New York design firm Carrier and Co. offers inspiration for elevating your room’s decor — whether traditional, modern or country-inspired
When looking through photos of beautiful high-end rooms, it can be tempting to think, “If I had that kind of money, of course I could create a gorgeous living room (dining room, bedroom) like that.” But a gazillion-dollar budget doesn’t guarantee a great-looking room. And you don’t need a fortune to design a room that’s inviting and delightful and comfortable to be in.
New York City interior designers Jesse Carrier and Mara Miller’s work for celebrity clients such as Vogue’s Anna Wintour and actress Jessica Chastain has landed them on Architectural Digest’s exclusive AD100 list. But in the foreword to the designers’ recent book Carrier and Company: Positively Chic Interiors, Wintour writes: “These are homes whose high style comes from a very human-scaled sense of warmth and joy.”
The designers have organized their book into six looks, such as tailored, country, modern and traditional, and discuss the concepts they use in creating each style. We’ve highlighted some of their work and design ideas here. See if there are useful concepts you can pull out for your next project.
- Antiques as a key component
- A piece or two from the mid-20th century to lighten up the room and help bring it into the present
- A carefully chosen contemporary classic — something surprising but not trendy — to add a sense of being up-to-the-minute
In this upstairs landing in Vogue editor Wintour’s country home, an oversize painting by Hugo Guinness hangs above a diminutive Swedish painted chest of drawers. The play on scale accentuates the contemporary nature of the artwork and brings the old house up to date.
Tailored rooms may be traditional as well. The balance of elements determines whether a room leans toward traditional or modern. Above, splashes of lemon yellow and marigold orange add sunny warmth to an elegant living room’s neutral palette. The white walls have a polished-plaster finish.
Carrier and Co. lists elements typically found in high-end country decor: slipcovered pieces, kilim-covered items, twig furniture, sisal rugs and wrought iron railings and curtain hardware. Locally salvaged industrial and agricultural items may be included.
The farmhouse bedroom above features classic country details: linen, a metal bed, painted wood furniture, a botanical print. Unexpected color pairings and a contemporary hand-blocked throw pillow add a fresh twist.
- Strong silhouettes
- Precise geometry
- Clean lines
- Crisp edges
- Boldness and graphic clarity
- Soft moments, sensuous curves and deluxe details, as foils to the streamlined aesthetic
- A piece that’s clearly of today
The dining area above features a reclaimed-wood dining table. The dark fireplace wall behind it makes a striking backdrop for the artwork and the antique Italian gilded sunburst mirror. The floating fireplace provides warmth and focus.
- Antiques are evocative.
- They add atmosphere, age and patina to a room.
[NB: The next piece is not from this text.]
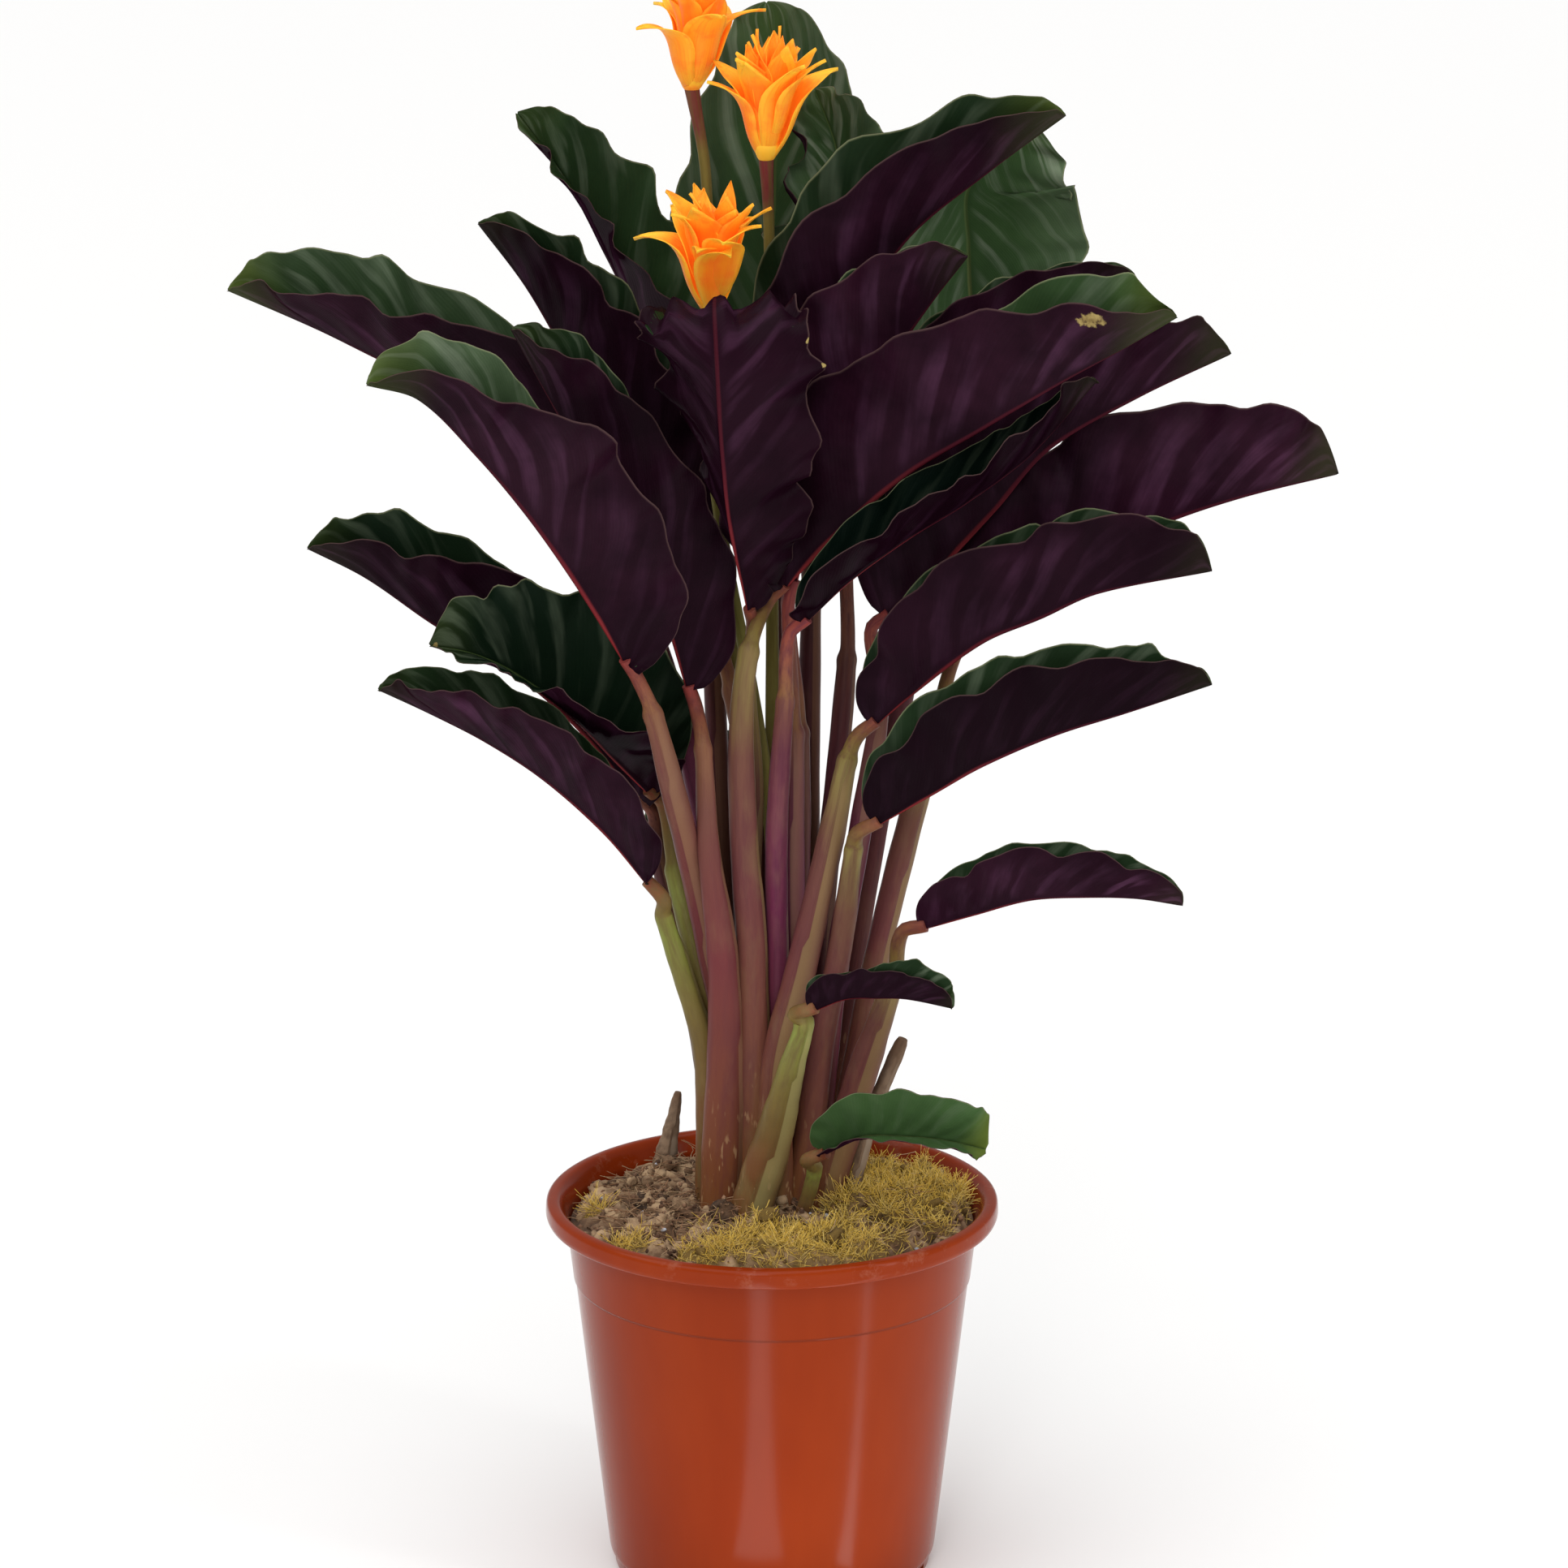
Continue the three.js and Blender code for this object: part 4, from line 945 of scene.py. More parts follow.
def blade_mesh(leaf, number):
    """A blade: both halves, a thin skin with the raised rib on its lower side."""
    name = leaf["name"]
    route, reach = smooth_route(leaf["rib"])
    s = np.linspace(0, 1, BLADE_STATIONS)
    t = s - 0.45 * np.sin(2 * math.pi * s) / (2 * math.pi)
    phase = 1.7 * number
    left, left_normal, left_v = half_blade(leaf, route, reach, t, 0, phase)
    right, right_normal, right_v = half_blade(leaf, route, reach, t, 1, phase + 2.1)
    middle = unit(left_normal[:, 0] + right_normal[:, 0])[:, None, :]
    # near the rib the normals turn into the middle one, so that the ridge stands evenly on both halves
    share = np.array([0, 0.3, 0.6, 0.85] + [1] * len(BLADE_COLUMNS))[None, :, None]
    left_normal = unit(middle + (left_normal - middle) * share)
    right_normal = unit(middle + (right_normal - middle) * share)
    points = np.concatenate([left[:, :0:-1], right], axis=1)
    normals = np.concatenate([left_normal[:, :0:-1], right_normal], axis=1)
    v = np.concatenate([0.5 - 0.5 * left_v[:, :0:-1], 0.5 + 0.5 * right_v], axis=1)
    from_rib = np.abs(2 * v - 1)
    if leaf["over"]:
        # where the blade bends over the top it is crumpled into waves too
        crest = np.exp(-((t[:, None] - 0.85) / 0.14) ** 4)
        sway = np.sin(2 * math.pi * 3.6 * (v - 0.5) + 0.8) + 0.5 * np.sin(2 * math.pi * 6.1 * v)
        inside = np.minimum(1, 4 * from_rib) * (1 - from_rib ** 8)
        points[..., 2] += CREST_WAVES * crest * (sway - 0.5) * inside
    half_ridge = [1, 0.82, 0.42, 0] + [0] * len(BLADE_COLUMNS)
    ridge = np.array(half_ridge[:0:-1] + half_ridge)[None, :]
    thin = BLADE_THICKNESS / 2 * (1 - 0.45 * from_rib ** 8)
    upper = (thin - 0.18 * ridge)[..., None] * normals
    lower = (thin + (0.12 + 1.05 * (1 - t) ** 1.5)[:, None] * ridge)[..., None] * normals
    if leaf["left"][1] < leaf["right"][1]:
        mesh = closed_skin("blade_" + name, points + upper, points - lower, t, v, (0, 1, 1))
    else:
        mesh = closed_skin("blade_" + name, points + lower, points - upper, t, v, (1, 0, 1))
    dry = np.zeros(v.shape)
    for spot_t, spot_v, long, wide in DRY_SPOTS[name]:
        dry = np.maximum(dry, np.exp(-((t[:, None] - spot_t) / long) ** 2 - ((v - spot_v) / wide) ** 2))
    store_values(mesh, pale=PALENESS_AND_SHEEN[name], green=GREENNESS[name], banding=BANDING[name],
                 dry=np.tile(dry.ravel(), 2), green_tip=GREEN_TIPS[name], lean=LEANS[name],
                 shift=(number * 0.37) % 1 * 10)
    return mesh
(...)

- They endow a room with a feeling of the familiar — the emotional and visual comfort of forms and materials that are tried, true and trusted.
This traditional eat-in kitchen features comfortable dining chairs and an adjacent seating area. An oval-shaped English hunt board (traditionally used for serving breakfast after a hunt) takes center stage but allows for ease of passage. A playful artisan-made zinc chandelier from the 1920s hangs over the table.
“In such rooms, each choice comes with additional layers of meaning. Beyond pleasing aesthetics and functional practicalities, the elements of the room must capture a personality and an approach to life — and to do so clearly and forcefully, but without shouting.”
Rooms that epitomize bohemian glamour are:
- Full of pattern-on-pattern
- Wonderfully colorful, with vivid, arresting and unusual accents
- Occasionally overflowing with a rich, sometimes eccentric riot of visual information
- Not necessarily maximalist, per se, and not just about “more is more”
“Our role in such projects is to establish calm amid visual cacophony, to relieve the visual density yet still reveal the personality, because when there is too much to take in, the eye has nowhere to pause or relax,” the designers write.
This home office in a loft had a wall that was double height. The designers turned the wall into a faux library with a Tracy Kendalltrompe l’oeil bookshelf wallpaper. The room’s colorful palette was pulled from the colors in the wallpaper’s books.